C’est l’évolution des mentalités qui a conduit à une transformation des décors, venant désormais respecter des normes plus strictes en matière de représentation. «Les manèges actuels doivent naviguer avec précaution entre le désir de choquer, de surprendre, et le respect des valeurs contemporaines.» Les représentations violentes ou suggestives ont été progressivement abandonnées au profit de thèmes plus universels et inclusifs. «Aujourd’hui, un manège doit séduire un public plus large et plus diversifié.» 

Des défis à venir

Les forains sont aujourd’hui confrontés à un double défi : celui d’innover tout en respectant les valeurs écologiques et sociales. «L’intégration de la durabilité dans la conception des décors est devenue une priorité.» Les matériaux utilisés sont désormais choisis pour leur faible impact environnemental et les technologies d’éclairage écoénergétiques sont devenues la norme. «Les LED, les panneaux solaires ainsi que les matériaux recyclables sont de plus en plus utilisés pour réduire l’empreinte écologique des attractions», explique-t-il.

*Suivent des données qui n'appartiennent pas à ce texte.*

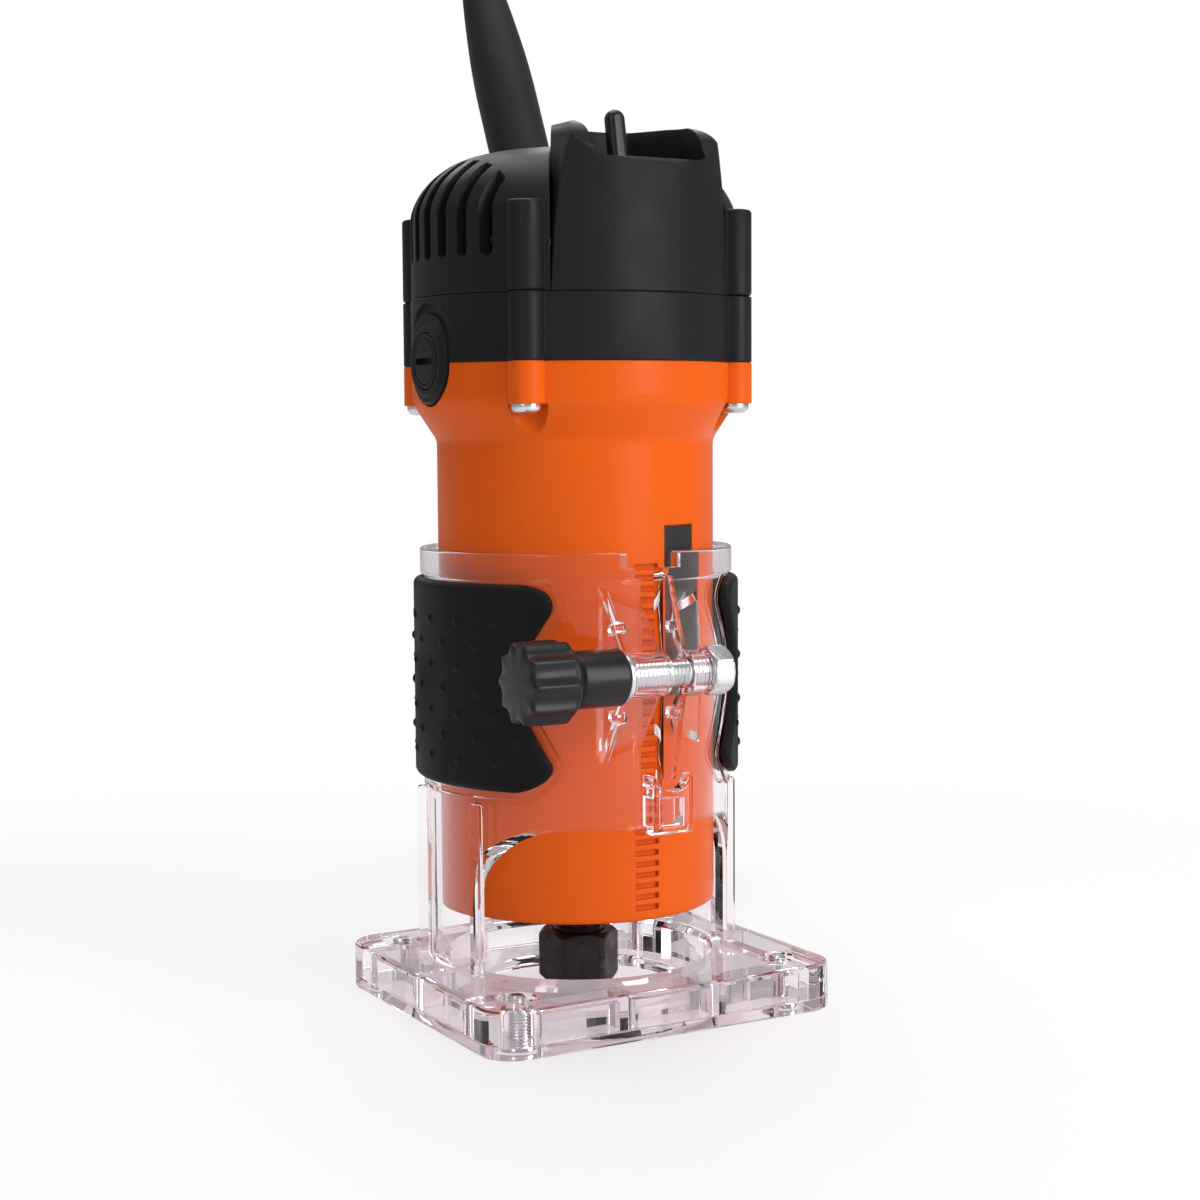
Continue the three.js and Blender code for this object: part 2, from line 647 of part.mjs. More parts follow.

En parallèle, l’innovation continue de pousser les limites de ce qui est possible. «L’avenir des décors forains passe par l’interactivité et l’immersion», note l’historien. «Les technologies comme la réalité augmentée (AR) permettent aux visiteurs de faire partie intégrante de l’attraction, créant des expériences uniques et mémorables.»

Ces avancées technologiques doivent cependant être équilibrées avec le respect des valeurs sociales. «Les forains doivent rester attentifs aux sensibilités culturelles, en évitant les représentations qui pourraient être perçues comme offensantes ou inappropriées. Cela va être le défi pour les 5, 10, voire 20 prochaines années. Le monde forain a toujours su s’adapter et comprendre le monde qui l’entoure. Je n’ai pas de doute quant au fait qu’il y parvienne.»